Le vol réussi du boomerang

Introduction au Corporate Branding ou l'histoire du logo des Jeux Olympiques d'été de Sydney

Introduction au Corporate Branding ou l'histoire du logo des Jeux Olympiques de SydneyPar Werner Catrina Les aborigènes australiens ont fourni le logo des Jeux Olympiques avec leur boomerang. L'ensemble du système d'image des Jeux olympiques d'été de Sydney est signé FHA Image Design.
"L'ironie, c'est qu'une agence de design de Melbourne a conçu le logo des Jeux olympiques d'été de Sydney", écrit le journal The Australian.

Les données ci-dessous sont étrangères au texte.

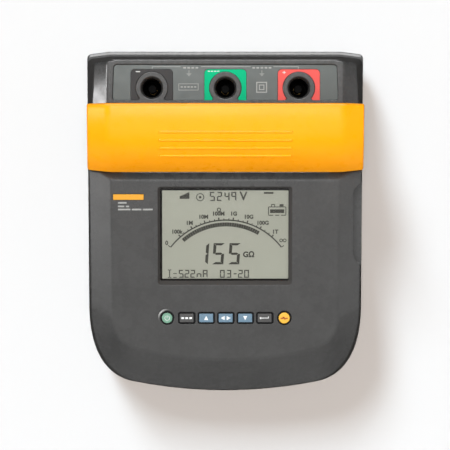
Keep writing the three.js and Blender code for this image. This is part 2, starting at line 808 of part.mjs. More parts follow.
function lcdFrame() {
  const { half, y0, y1 } = GLASS;
  const outside = roundedRectangle(-half - 4, y0 - 4, half + 4, y1 + 3.4, 2);
  const inside = roundedRectangle(-half - 0.4, y0 - 0.4, half + 0.4, y1 + 0.4, 0.5);
  return cut(prism(outside, -11.6, -5.8, undefined, 2), prism(inside, -13, -4, undefined, 2));
}

// ---- Inside ----

// Metal strap over the battery, with a foot at each end.
function batteryStrap() {
  const { half, z1 } = BATTERY;
  const foot = STRAP_BOSS_Z + 0.1;
  const outside = half + 2.5;
  const top = z1 + 2;
  const shape = new THREE.Shape();
  shape.moveTo(-82, foot);
  shape.lineTo(-outside + 1.5, foot);
  shape.lineTo(-outside + 1.5, top - 1.5);
  shape.lineTo(outside - 1.5, top - 1.5);
  shape.lineTo(outside - 1.5, foot);
  shape.lineTo(82, foot);
  shape.lineTo(82, foot + 1.5);
  shape.lineTo(outside, foot + 1.5);
  shape.lineTo(outside, top);
  shape.lineTo(-outside, top);
  shape.lineTo(-outside, foot + 1.5);
  shape.lineTo(-82, foot + 1.5);
  let strap = prism(shape, 73, 91, ALONG_Y);
  for (const [x, y] of STRAP_BOSSES) strap = cut(strap, cylinder(2.2, 10, 30, x, y, 12));
  return strap;
}

// Pan-head screw driven downwards.
function downScrew(x, y, headTop, length, radius) {
  const flip = new THREE.Matrix4().makeRotationX(Math.PI).setPosition(x, y, headTop);
  const geometry = geometryOf(screw(0, 0, 0, length, radius)).applyMatrix4(flip);
  return solidOf(geometry);
}

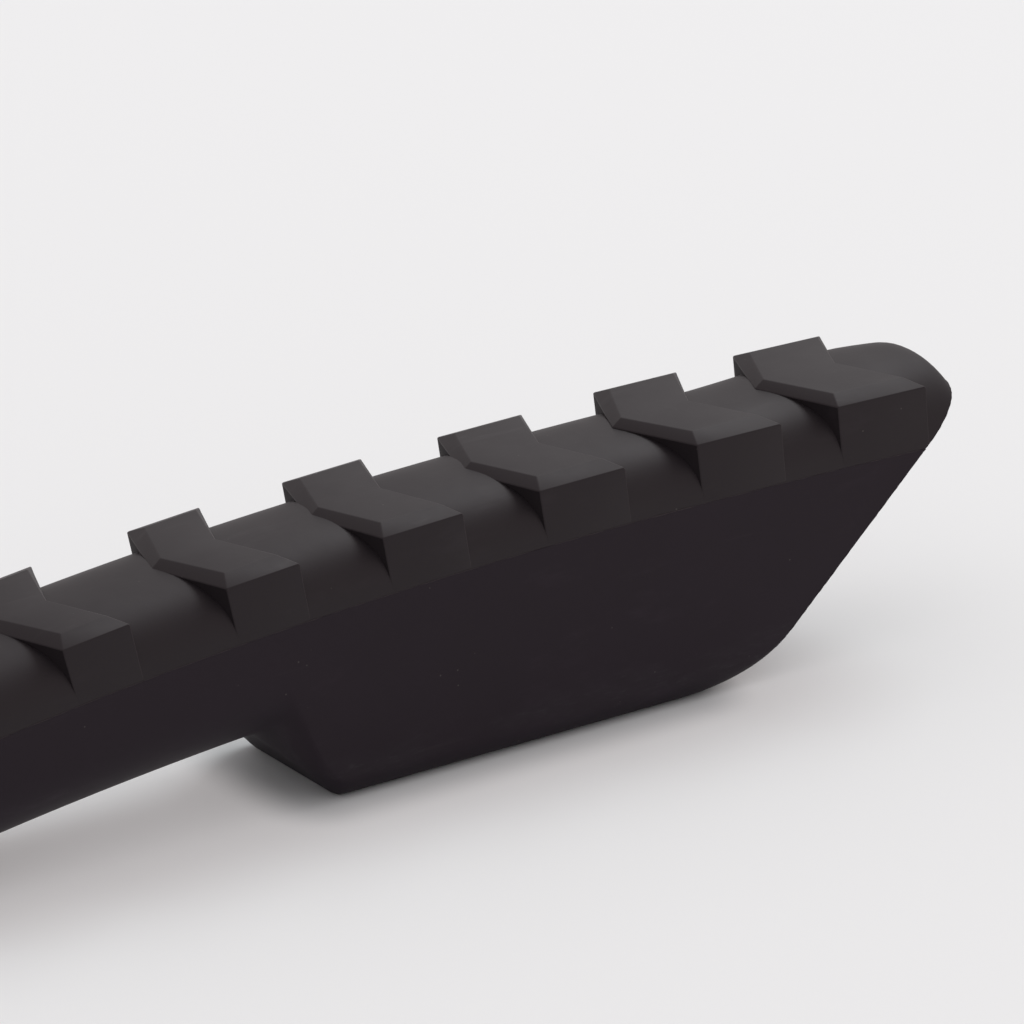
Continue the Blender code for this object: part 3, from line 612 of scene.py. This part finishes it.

C'est un peu comme si une agence zurichoise avait conçu le logo de la foire aux échantillons de Bâle ; il y a toujours eu une rivalité entre les deux métropoles australiennes. Un personnage en train de courir, composé de trois boomerangs, dont l'inscription Sydney 2000, représente le logo des prochains Jeux Olympiques d'été, qui tiendront le monde entier en haleine du 15 septembre au 1er octobre.
"Venez mercredi après le travail, nous prendrons un verre de vin", explique spontanément Richard Henderson lorsque je l'appelle de son hôtel à Melbourne. Le Group Design Director de FHA Image Design donne l'impression d'avoir beaucoup de temps libre ; pourtant, la société qu'il dirige avec deux associés emploie soixante personnes.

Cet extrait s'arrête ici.